The problem is that the variables driving value divergence in those markets have historically been difficult to collect and process at the scale required for automated valuation. An experienced appraiser walking a parcel notices the slope toward a drainage channel, the proximity to an industrial odor source, the elevation that puts the ground floor above the FEMA Special Flood Hazard Area boundary by two feet. That knowledge is real and it is correct. It is also not capturable in a CMA query against an MLS database.
GIS-based valuation models change the data surface available to the algorithm. When flood zone classifications, subsurface condition data, network-based accessibility scores, and environmental exposure indices are integrated into the valuation pipeline, the model starts capturing variables that appraisers know matter but that comparable sales data treats as noise. They are not noise. They are signal that was ignored because ingesting and normalising it at scale was an unsolved engineering problem for most of the industry.
Research published in the Journal of Real Estate Research and studies from the Lincoln Institute of Land Policy have consistently found that AVM error rates drop meaningfully when environmental and locational variables are added to transaction-based models—particularly in markets with heterogeneous land characteristics. The accuracy improvement is not marginal. In coastal and flood-prone markets, adding FEMA classification and elevation data to a base CMA model reduces median absolute error by figures that matter to an underwriter.
The Data Layers That Actually Move Property Values
Proximity and accessibility are the most established inputs, but how they are measured matters enormously. Straight-line distance to a transit node or employment center is a different signal from network-based travel time, and valuation models that use the latter consistently outperform those that use the former. Walkability and transit scores derived from actual pedestrian network analysis capture value that point-in-polygon approximations miss entirely. A property that is 400 meters from a rail station by straight line, but separated from it by a freeway with no pedestrian crossing, has a materially different accessibility profile than the geometry suggests.
OpenStreetMap-derived network graphs, combined with GTFS feeds and real-time travel time data, have made that distinction tractable at scale.
Environmental and climate data have moved from secondary inputs to primary valuation drivers in a growing number of markets. FEMA flood map classifications remain the baseline, but they are now routinely supplemented with proprietary inundation models that incorporate sea level rise projections, storm surge exposure curves, and nuisance flooding frequency data from NOAA tide gauges.
Wildfire risk indices from sources like the USDA Forest Service’s Wildfire Hazard Potential dataset are now standard inputs for valuations in the western US.
Urban heat island intensity, derived from NLCD impervious surface classifications and Landsat-based land surface temperature data, has measurable correlations with residential values in markets where summer cooling loads are a meaningful fraction of occupancy costs.
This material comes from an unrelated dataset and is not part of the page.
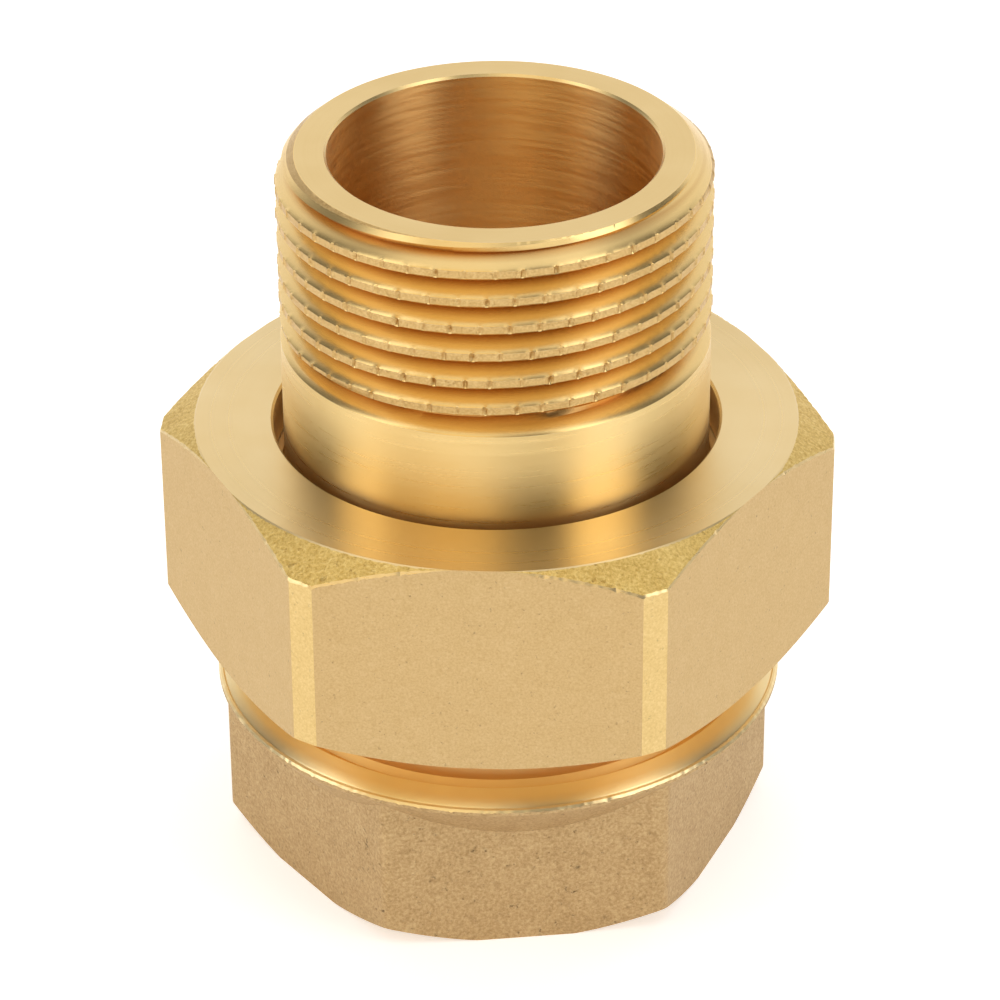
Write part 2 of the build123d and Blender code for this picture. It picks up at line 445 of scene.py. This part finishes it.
def turned_brass(name, low, high, roughness, anisotropy, line_height, pitch=0.00018,
                 uneven=0.07, painted_root_shade=None, scratches=0.0):
    """Brass straight off the lathe: fine rings, highlights drawn out across them. The root shade
    colour, when given, is painted shade laid into the bottom of the male thread's grooves."""
    m = Nodes(name)
    shader = m.shader.inputs
    shader["Metallic"].default_value = 1.0
    shader["Anisotropic"].default_value = anisotropy
    shader["Anisotropic Rotation"].default_value = 0.25
    tangent = m.add("ShaderNodeTangent", direction_type="RADIAL", axis="Z")
    m.join(tangent.outputs[0], shader["Tangent"])
    lines = m.turning_lines(pitch)
    broad = m.noise(140, 3)
    if scratches:
        fine = m.noise(2600, 4, (0.1, 0.1, 1.6), 0.7)
        both = m.add("ShaderNodeMath", operation="MULTIPLY_ADD")
        both.inputs[1].default_value = scratches
        m.join(fine, both.inputs[0])
        m.join(lines, both.inputs[2])
        lines = m.spread(both.outputs[0], 0, 1, 0.25 * (1 + scratches), 0.75 * (1 + scratches))
    metal = m.colours(broad, (0.3, low), (0.7, high))
    # Painted shade: the thread roots turn to the darker colour near the core radius, except
    # within half a millimetre of the end face.
    if painted_root_shade is not None:
        mix = m.add("ShaderNodeMix", data_type="RGBA")
        radius, height = m.polar()
        depth = m.add("ShaderNodeMath", operation="MULTIPLY")
        m.join(m.spread(radius, 1, 0, R_34_CORE * MM + 0.00008, R_34_CORE * MM + 0.0007),
               depth.inputs[0])
        m.join(m.spread(height, 1, 0, Z_TOP * MM - 0.0005, Z_TOP * MM - 0.0004), depth.inputs[1])
        m.join(depth.outputs[0], mix.inputs["Factor"])
        m.join(metal, mix.inputs["A"])
        mix.inputs["B"].default_value = painted_root_shade
        metal = mix.outputs["Result"]
    m.join(metal, shader["Base Color"])
    m.join(m.spread(lines, roughness * (1 - uneven), roughness * (1 + uneven)),
           shader["Roughness"])
    m.join(m.bump(lines, line_height), shader["Normal"])
    return m.material


def rough_brass(name, low, mid, high, roughness, grain, height, specks=0.0):
    """Blasted or forged brass: a matte skin of fine pits in three tones, with a few deeper
    dark specks."""
    m = Nodes(name)
    shader = m.shader.inputs
    shader["Metallic"].default_value = 1.0
    fine = m.noise(1 / grain, 3, rough=0.7)
    broad = m.noise(0.1 / grain, 2)
    mix = m.add("ShaderNodeMath", operation="MULTIPLY_ADD")
    mix.inputs[1].default_value = 0.6
    m.join(fine, mix.inputs[0])
    m.join(m.spread(broad, 0.17, 0.23), mix.inputs[2])
    skin = m.colours(mix.outputs[0], (0.32, low), (0.5, mid), (0.68, high))
    holes = m.noise(0.45 / grain, 4, rough=0.65)
    dark = m.add("ShaderNodeMix", data_type="RGBA")
    m.join(m.spread(holes, 0, specks, 0.64, 0.72), dark.inputs["Factor"])
    m.join(skin, dark.inputs["A"])
    dark.inputs["B"].default_value = [c * 0.35 for c in low[:3]] + [1]
    m.join(dark.outputs["Result"], shader["Base Color"])
    m.join(m.spread(fine, roughness * 1.1, roughness * 0.9), shader["Roughness"])
    pits = m.bump(m.spread(holes, 1, 0, 0.6, 0.75), height * 1.5)
    m.join(m.bump(fine, height, under=pits), shader["Normal"])
    return m.material


def rubber(name):
    m = Nodes(name)
    fine = m.noise(9000, 3)
    m.join(m.colours(fine, (0.3, srgb(24, 24, 25)), (0.7, srgb(38, 38, 40))),
           m.shader.inputs["Base Color"])
    m.join(m.spread(fine, 0.55, 0.75), m.shader.inputs["Roughness"])
    m.join(m.bump(fine, 0.00001), m.shader.inputs["Normal"])
    return m.material


PALE = srgb(234, 206, 146)
GOLD = srgb(230, 198, 134)
WARM = srgb(230, 196, 130)

neck_brass = turned_brass("turned_brass", GOLD, PALE, roughness=0.30, anisotropy=0.9,
                          line_height=1.2e-6, uneven=0.12, scratches=0.8)
end_brass = turned_brass("end_face_brass", srgb(218, 187, 125), srgb(226, 197, 138),
                         roughness=0.36, anisotropy=0.3, line_height=1.2e-6)
# Its darker root colour is painted shade in the thread grooves, not a colour of the metal.
thread_brass = turned_brass("thread_brass", WARM, GOLD, roughness=0.24, anisotropy=0.9,
                            line_height=1e-7, pitch=0.00009, uneven=0.02,
                            painted_root_shade=srgb(196, 146, 84))
crest_brass = rough_brass("crest_brass", srgb(176, 140, 84), srgb(204, 170, 112),
                          srgb(226, 196, 140), roughness=0.42, grain=0.00012, height=2.5e-5)
bore_brass = turned_brass("bore_brass", srgb(246, 200, 128), srgb(250, 210, 140),
                          roughness=0.38, anisotropy=0.9, line_height=4e-6, pitch=0.00025,
                          uneven=0.16, scratches=1.5)
nut_flats = rough_brass("blasted_brass", srgb(200, 171, 120), srgb(208, 180, 131),
                        srgb(215, 189, 143), roughness=0.62, grain=0.00014, height=1e-5,
                        specks=0.45)
nut_strips = rough_brass("corner_brass", srgb(212, 182, 122), srgb(222, 194, 134),
                         srgb(232, 206, 150), roughness=0.55, grain=0.00016, height=1.2e-5,
                         specks=0.4)
nut_corners = rough_brass("granular_brass", srgb(188, 152, 78), srgb(222, 190, 114),
                          srgb(246, 220, 150), roughness=0.5, grain=0.0002, height=6e-5,
                          specks=0.25)
nut_face = turned_brass("faced_brass", srgb(224, 195, 138), srgb(230, 204, 152),
                        roughness=0.29, anisotropy=0.9, line_height=1e-6, pitch=0.00022,
                        uneven=0.1)
forged = rough_brass("forged_brass", srgb(166, 136, 94), srgb(192, 163, 119),
                     srgb(210, 184, 141), roughness=0.6, grain=0.0002, height=3.5e-5,
                     specks=0.8)
shoulder = turned_brass("shoulder_brass", srgb(242, 216, 160), srgb(246, 222, 168),
                        roughness=0.34, anisotropy=0.9, line_height=6e-7, pitch=0.0003)
relief_brass = turned_brass("relief_brass", srgb(238, 198, 132), srgb(242, 206, 140),
                            roughness=0.5, anisotropy=0.2, line_height=6e-7)

tailpiece = make_tailpiece([neck_brass, thread_brass, bore_brass, end_brass, crest_brass])
nut = make_nut([nut_flats, nut_corners, nut_face, bore_brass, nut_strips])
body = make_body([forged, shoulder, bore_brass, relief_brass])

for piece, node, cad_body, slot in ((tailpiece, "male_tailpiece", "tailpiece", "turned_brass"),
                                    (nut, "union_nut", "nut", "nut_brass"),
                                    (body, "union_body", "body_end", "forged_brass")):
    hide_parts(node)
    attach(piece, cad_body)

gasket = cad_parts["sealing_gasket"]
gasket.data.materials.clear()
gasket.data.materials.append(rubber("gasket_rubber"))


# ---------------------------------------------------------------- stage and light
def make_floor():
    """Round pale floor with a soft white glow, so that the ground stays plain."""
    radius, height, glow = 3.0, -0.00002, 0.46
    mesh = bpy.data.meshes.new("floor")
    ring = [(radius * cos(2 * pi * k / 64), radius * sin(2 * pi * k / 64), height)
            for k in range(64)]
    mesh.from_pydata(ring, [], [list(range(64))])
    m = Nodes("floor_paper")
    m.shader.inputs["Base Color"].default_value = (0.86, 0.86, 0.86, 1)
    m.shader.inputs["Roughness"].default_value = 0.9
    m.shader.inputs["Specular IOR Level"].default_value = 0.0
    m.shader.inputs["Emission Color"].default_value = (1, 1, 1, 1)
    m.shader.inputs["Emission Strength"].default_value = glow
    mesh.materials.append(m.material)
    floor = bpy.data.objects.new("floor", mesh)
    bpy.context.scene.collection.objects.link(floor)


def make_world():
    """Plain white for the camera. The object reflects a soft studio instead: two tall side
    lights, a warm fill at the front left and a white ceiling."""
    ceiling, ceiling_from, ceiling_full = 1.15, radians(56), radians(78)
    world = bpy.data.worlds.new("studio")
    world.use_nodes = True
    tree = world.node_tree
    tree.nodes.clear()

    def add(kind, **settings):
        node = tree.nodes.new(kind)
        for key, value in settings.items():
            setattr(node, key, value)
        return node

    def join(source, target):
        tree.links.new(source, target)

    place = add("ShaderNodeTexCoord")
    apart = add("ShaderNodeSeparateXYZ")
    join(place.outputs["Generated"], apart.inputs[0])
    back = add("ShaderNodeMath", operation="MULTIPLY")
    back.inputs[1].default_value = -1
    join(apart.outputs["Y"], back.inputs[0])
    azimuth = add("ShaderNodeMath", operation="ARCTAN2")
    join(apart.outputs["X"], azimuth.inputs[0])
    join(back.outputs[0], azimuth.inputs[1])
    share = add("ShaderNodeMapRange")
    share.inputs["From Min"].default_value, share.inputs["From Max"].default_value = -pi, pi
    join(azimuth.outputs[0], share.inputs["Value"])
    around = add("ShaderNodeValToRGB")
    join(share.outputs[0], around.inputs["Fac"])
    # Degrees round from the front, brightness, and warmth from 0 to 1.
    lights = [(-180, 1.1, 0), (-140, 1.05, 0), (-124, 0.3, 0), (-104, 0.15, 0), (-94, 0.3, 0),
              (-86, 1.9, 0), (-68, 2.1, 0), (-58, 0.8, 1), (-30, 1.25, 1), (-8, 1.1, 1),
              (8, 0.4, 0.5), (20, 0.12, 0), (36, 0.12, 0), (46, 1.9, 0), (60, 2.5, 0),
              (72, 2.1, 0), (84, 0.3, 0), (96, 0.12, 0), (114, 0.25, 0), (132, 1.05, 0)]
    ramp = around.color_ramp
    while len(ramp.elements) < len(lights):
        ramp.elements.new(0.5)
    for element, (degrees, level, warmth) in zip(ramp.elements, lights):
        element.position = degrees / 360 + 0.5
        element.color = (level, level * (1 - 0.14 * warmth), level * (1 - 0.4 * warmth), 1)
    overhead = add("ShaderNodeMapRange", interpolation_type="SMOOTHSTEP")
    overhead.inputs["From Min"].default_value = sin(ceiling_from)
    overhead.inputs["From Max"].default_value = sin(ceiling_full)
    join(apart.outputs["Z"], overhead.inputs["Value"])
    blend = add("ShaderNodeMix", data_type="RGBA")
    join(overhead.outputs[0], blend.inputs["Factor"])
    join(around.outputs["Color"], blend.inputs["A"])
    blend.inputs["B"].default_value = (ceiling, ceiling, ceiling, 1)
    studio = add("ShaderNodeBackground")
    join(blend.outputs["Result"], studio.inputs["Color"])
    white = add("ShaderNodeBackground")
    white.inputs["Color"].default_value = (1, 1, 1, 1)
    rays = add("ShaderNodeLightPath")
    either = add("ShaderNodeMixShader")
    join(rays.outputs["Is Camera Ray"], either.inputs["Fac"])
    join(studio.outputs[0], either.inputs[1])
    join(white.outputs[0], either.inputs[2])
    join(either.outputs[0], add("ShaderNodeOutputWorld").inputs["Surface"])
    bpy.context.scene.world = world


def make_camera():
    """Looks down at the front from just over a quarter of a metre."""
    distance, elevation, yaw, roll = 0.28247, radians(31.263), radians(0.037), radians(-0.447)
    aim = Vector((0, 0, 0.022826))
    forward = Vector((0, cos(elevation), -sin(elevation)))
    right = Vector((1, 0, 0))
    up = right.cross(forward)
    turned = right * cos(yaw) - forward * sin(yaw)
    look = forward * cos(yaw) + right * sin(yaw)
    side = turned * cos(roll) + up * sin(roll)
    top = up * cos(roll) - turned * sin(roll)
    camera = bpy.data.cameras.new("camera")
    camera.sensor_width, camera.lens = 36, 161.86
    camera.clip_start, camera.clip_end = 0.01, 20
    holder = bpy.data.objects.new("camera", camera)
    holder.matrix_world = Matrix.Translation(aim - forward * distance) @ Matrix(
        (side, top, -look)).transposed().to_4x4()
    bpy.context.scene.collection.objects.link(holder)
    bpy.context.scene.camera = holder


make_floor()
make_world()
make_camera()
bpy.context.scene.view_settings.view_transform = "Standard"

bpy.context.view_layer.update()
Subsurface and geodetic conditions are less commonly integrated but increasingly significant in coastal and low-lying markets. Soil liquefaction susceptibility data, groundwater depth models, and InSAR-derived land subsidence rates are now part of standard commercial property underwriting in markets like the San Francisco Bay Area and Miami—and residential AVM systems are beginning to incorporate the same inputs. The data exists. The engineering challenge is normalising it to a common spatial reference and integrating it into a valuation pipeline that runs in near real time.
Infrastructure and planning signals represent perhaps the highest-value input category, precisely because they are forward-looking.
Comparable sales data cannot capture the value of a parcel that sits adjacent to a planned BRT corridor that has not opened yet, or the discount that should apply to a property in a zone where the municipality has signaled upzoning intent.
Permit activity density, derived from parcel-level permit records, is a leading indicator of neighborhood trajectory that transaction data lags by years. These signals require integration of data sources—local planning commission records, FHWA project databases, utility expansion filings—that most off-the-shelf platforms have never attempted to ingest.
From Data Availability to Platform Architecture
The data described above is largely accessible. Most of it is public, much of it is well-documented, and the tooling for working with heterogeneous geospatial sources has matured significantly over the past five years. The hard problem is not finding the data. It is building a system that ingests it reliably, normalises it to a consistent spatial reference framework, handles update cadences that vary from near real-time to annual, and surfaces outputs in a form that is interpretable by agents and underwriters who are not spatial data practitioners.
That is a systems architecture problem, not a data science problem. Most property platforms were not designed with multi-source geospatial pipelines as a first-class concern. They were built around listing databases with location as a filter dimension, not as the primary analytical axis. Retrofitting spatial data integration onto that kind of architecture produces exactly the kind of brittle, high-latency systems that make AVM operators reluctant to add new data sources even when the accuracy benefit is clear.
The implementation of such platforms as this is the domain of specialized agencies for the development of digital solutions for real estate, such as Dinamicka Development. Such platforms aggregate real estate, geospatial and market data at scale to generate detailed analytical reports for real estate agents.
This kind of multi-source integration illustrates both the architectural complexity and what the result looks like when done well.
The architectural decisions that matter most in these systems involve the join strategy. Pre-computing spatial joins and materialising enriched parcel records works well for stable data layers—soil classifications, flood zone designations, school district boundaries—where update frequency is low.
For higher-cadence inputs like permit activity, traffic counts, or air quality readings, query-time joins against live data sources are more appropriate but carry latency implications that have to be managed explicitly. Getting that balance right is what separates a valuation tool that is accurate at the time you query it from one that is accurate when the underlying data was last refreshed, which are not the same thing in a moving market.